21/10/09

O que se esconde no desemprego



O Público anuncia que a Delphi da Guarda vai despedir 500 trabalhadores (ver também aqui). Há no ficar sem trabalho qualquer coisa muito obscura. Não me estou a referir aqui à hipotética malevolência das classes exploradoras do trabalho de outrem, nem àqueles que deliberadamente querem ficar sem trabalho. Falo antes de uma experiência ontológica radical que se dá nesse acontecimento. É essa experiência que dinamiza as múltiplas atitudes políticas que são geradas em torno do desemprego. De certa maneira, um despedimento é uma espécie de condenação à morte. Esta condenação nem vem obrigatoriamente da entidade empregadora. É como se uma dada colónia de animais deparasse, de um momento para o outro, com o esgotamento das reservas alimentares do ambiente onde vive. Uma empresa deixar de ter mercado, sejam quais forem os motivos, é como o esgotamento das reservas alimentares de uma dada colónia animal. Esta condenação à morte proferida pelo mercado é, desta maneira, pensável em analogia com aquilo que acontece na natureza.
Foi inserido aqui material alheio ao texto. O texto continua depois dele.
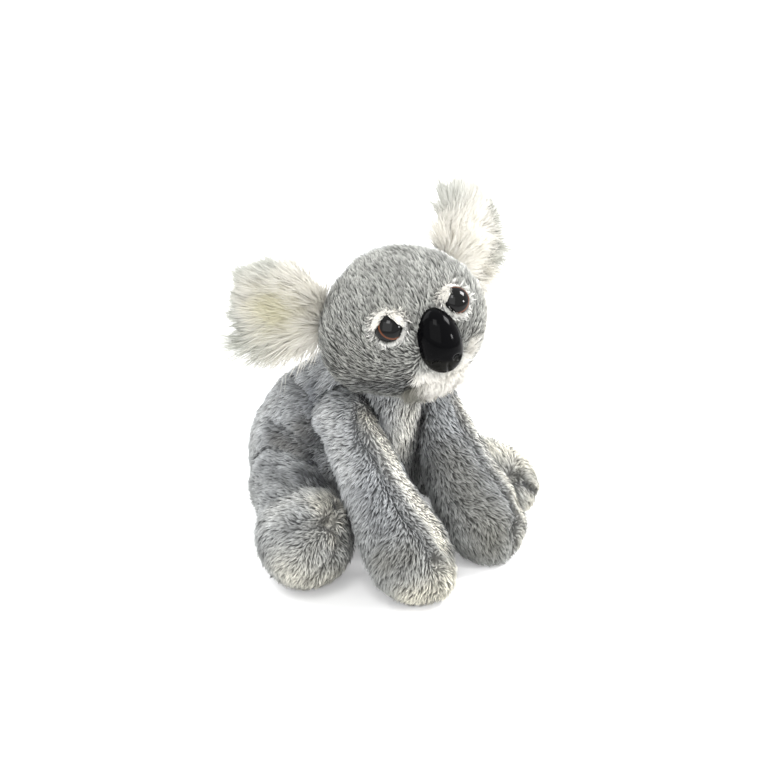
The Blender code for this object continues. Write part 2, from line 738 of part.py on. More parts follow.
def build_ear(side, hand, joint, frame):
    """The white front pad and the grey back pad of an ear, and the groove in the head for their root."""
    for name, facing, thickness, material in (
        ("front", 1, EAR_FRONT_THICKNESS, plush("white_plush", WHITE_PLUSH)),
        ("back", -1, EAR_BACK_THICKNESS, plush("grey_plush", GREY_PLUSH)),
    ):
        way = -hand * facing
        built = bmesh.new()
        for share, depth_share in EAR_DOME_SHARES:
            depth = GAP / 2 + (thickness - GAP / 2) * depth_share
            for index in range(EAR_SIDES):
                turn = 2 * math.pi * index / EAR_SIDES
                across = EAR_UP + EAR_RADIUS * share * math.cos(turn)
                out = EAR_OUT + EAR_RADIUS * share * math.sin(turn)
                built.verts.new((way * depth, across, out))
        for across in (-EAR_ROOT_HALF, EAR_ROOT_HALF):
            for step in range(EAR_ROOT_STEPS + 1):
                turn = math.pi / 2 * step / EAR_ROOT_STEPS
                depth = max(EAR_ROOT_RADIUS * math.sin(turn), GAP / 2)
                built.verts.new((way * depth, across, -EAR_ROOT_RADIUS * math.cos(turn)))
        hull = bmesh.ops.convex_hull(built, input=built.verts)
        loose = [part for part in hull["geom_interior"] if isinstance(part, bmesh.types.BMVert)]
        bmesh.ops.delete(built, geom=loose, context="VERTS")
        bmesh.ops.recalc_face_normals(built, faces=built.faces)
        bmesh.ops.transform(built, verts=built.verts, matrix=frame)
        piece(f"ear_{side}_{name}", built, material, joint)
    along = frame @ Matrix.Rotation(math.pi / 2, 4, "X")
    reach = EAR_ROOT_HALF + GAP
    radius = clear_radius(EAR_ROOT_RADIUS, EAR_SIDES)
    return guide(f"ear_{side}_groove", rod(radius, reach, -reach, along, EAR_SIDES))


def build_head(neck, ear_joints, ear_frames):
    """The head's skin and filling, with what is sewn on it or locked through it."""
    form = head_form()
    span = 4 * HEAD_HALF_WIDTH
    depth = 2 * HEAD_HALF_HEIGHT
    under_collar = neck_frame() @ Matrix.Translation((0, 0, GAP - depth))
    below = guide("below_collar", boxed((span, span, depth), under_collar))
    head_over = guide("head_over_patch", form.mesh(GAP + PATCH_THICKNESS))
    head_under = guide("head_under_patch", form.mesh(GAP))
    bores = []
    pockets = []
    for side, hand in HANDS:
        bore, pocket = build_eye(side, hand, neck, head_over, head_under)
        bores.append(bore)
        pockets.append(pocket)
    bore, pocket, nose_clear = build_nose(neck, head_under)
    bores.append(bore)
    pockets.append(pocket)
    chin_frame = seat_on_head(0, -CHIN_DROP_DEG)
    oval = almond(CHIN_HALF_WIDTH, CHIN_HALF_HEIGHT, 1, OVERRUN, -OVERRUN, chin_frame)
    chin = piece("chin_patch", oval, plush("white_plush", WHITE_PLUSH), neck)
    combine(chin, "INTERSECT", head_over)
    cut(chin, head_under, nose_clear, below)
    grooves = [
        build_ear(side, hand, joint, frame)
        for (side, hand), joint, frame in zip(HANDS, ear_joints, ear_frames)
    ]
    skin = piece("head_skin", form.mesh(), plush("grey_plush", GREY_PLUSH), neck)
    hollow = guide("head_hollow", form.mesh(-SKIN_WALL, INNER_SHARE))
    cut(skin, hollow, below, *bores, *grooves)
    fill = piece(
        "head_stuffing", form.mesh(-SKIN_WALL - GAP, INNER_SHARE), plush("fibre_fill", FIBRE_FILL), neck
    )
    cut(fill, below, *pockets)


def main():
    clear_scene()
    neck = joint_at("neck_joint", neck_frame().translation)
    ear_frames = [
        seat_on_head(hand * EAR_SIDE_DEG, EAR_CLIMB_DEG) @ Matrix.Translation((0, 0, EAR_AXIS_RISE))
        for _, hand in HANDS
    ]
    ear_joints = [
        joint_at(f"ear_{side}_joint", frame.translation, neck)
        for (side, _), frame in zip(HANDS, ear_frames)
    ]
    shoulders = [
        joint_at(f"shoulder_{side}", Vector((hand * SHOULDER_X, SHOULDER_Y, SHOULDER_HEIGHT)))
        for side, hand in HANDS
    ]
    hips = [joint_at(f"hip_{side}", Vector((hand * HIP_X, HIP_Y, HIP_HEIGHT))) for side, hand in HANDS]
    floor = build_body(shoulders, hips)
    build_head(neck, ear_joints, ear_frames)
    paws = (Vector((-PAW_RIGHT_X, -PAW_RIGHT_REACH, 0)), Vector((PAW_LEFT_X, -PAW_LEFT_REACH, 0)))
    feet = (Vector((-FOOT_RIGHT_X, -FOOT_RIGHT_REACH, 0)), Vector((FOOT_LEFT_X, -FOOT_LEFT_REACH, 0)))
    for (side, _), shoulder, hip, paw, foot in zip(HANDS, shoulders, hips, paws, feet):
        arm = settled(arm_form, world_point(shoulder), paw + Vector((0, 0, ARM_HALF_THICKNESS)))
        build_limb(f"arm_{side}", arm, shoulder, SHOULDER_RADIUS, ARM_MOUTH_RADIUS, floor)
        leg = settled(leg_form, world_point(hip), foot + Vector((0, 0, FOOT_HALF_HEIGHT)))
        build_limb(f"leg_{side}", leg, hip, HIP_RADIUS, LEG_MOUTH_RADIUS, floor)


main()
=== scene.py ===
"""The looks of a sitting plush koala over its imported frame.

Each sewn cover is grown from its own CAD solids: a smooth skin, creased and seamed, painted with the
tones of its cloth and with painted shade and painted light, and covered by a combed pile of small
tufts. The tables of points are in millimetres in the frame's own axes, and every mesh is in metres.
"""

import json
import logging
import math
from dataclasses import dataclass
from enum import Enum

import bmesh
import bpy
import numpy as np
from mathutils import Matrix, Vector, noise
from mathutils.bvhtree import BVHTree

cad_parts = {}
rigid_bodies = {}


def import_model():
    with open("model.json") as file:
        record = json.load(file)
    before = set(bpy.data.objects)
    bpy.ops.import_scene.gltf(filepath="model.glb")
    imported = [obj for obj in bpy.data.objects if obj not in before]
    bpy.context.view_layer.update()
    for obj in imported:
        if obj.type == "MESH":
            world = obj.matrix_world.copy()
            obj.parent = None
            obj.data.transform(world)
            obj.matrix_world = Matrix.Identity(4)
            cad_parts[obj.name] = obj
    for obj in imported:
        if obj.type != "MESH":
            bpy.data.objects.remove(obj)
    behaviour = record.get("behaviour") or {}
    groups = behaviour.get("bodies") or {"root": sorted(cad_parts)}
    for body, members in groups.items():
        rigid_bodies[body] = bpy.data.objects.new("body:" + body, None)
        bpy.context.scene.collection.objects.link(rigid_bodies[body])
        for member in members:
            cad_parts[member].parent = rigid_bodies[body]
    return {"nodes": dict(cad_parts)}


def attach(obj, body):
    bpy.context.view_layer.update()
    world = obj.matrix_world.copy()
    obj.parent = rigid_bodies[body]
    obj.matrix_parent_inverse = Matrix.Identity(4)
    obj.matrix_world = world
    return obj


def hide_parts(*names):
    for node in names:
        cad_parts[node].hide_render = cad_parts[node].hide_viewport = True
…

Sendo assim, porém, ela abre um estranho "direito natural" àquele que é vítima de despedimento, um direito de lutar de qualquer maneira pela sua sobrevivência e a dos seus. Um despedimento suspende, do ponto de vista moral, a ordem cultural e com ela a ordem jurídica. Um despedimento que condena as pessoas ao não trabalho reinscreve as relações humanas na ordem da natureza, na ordem da luta pela sobrevivência, na guerra de todos contra todos. É por isto que a tentativa de certos sectores liberais de reduzir a sociedade ao mercado é dissolvente e perigosa. Os mecanismos do estado social, nomeadamente os da protecção no desemprego, mas não só, são fundamentais para evitar o retorno ao estado de natureza. Têm a função política de assegurar a ordem. O estado social ou o estado providência não nasceram de considerações de ordem moral, não nasceram da bondade do coração humano ou de uma utopia socialista. Nasceram do medo, nasceram como forma de evitar a guerra de todos contra todos. É a ameaça dessa guerra que devemos descortinar cada vez que se noticia este tipo de despedimento colectivo.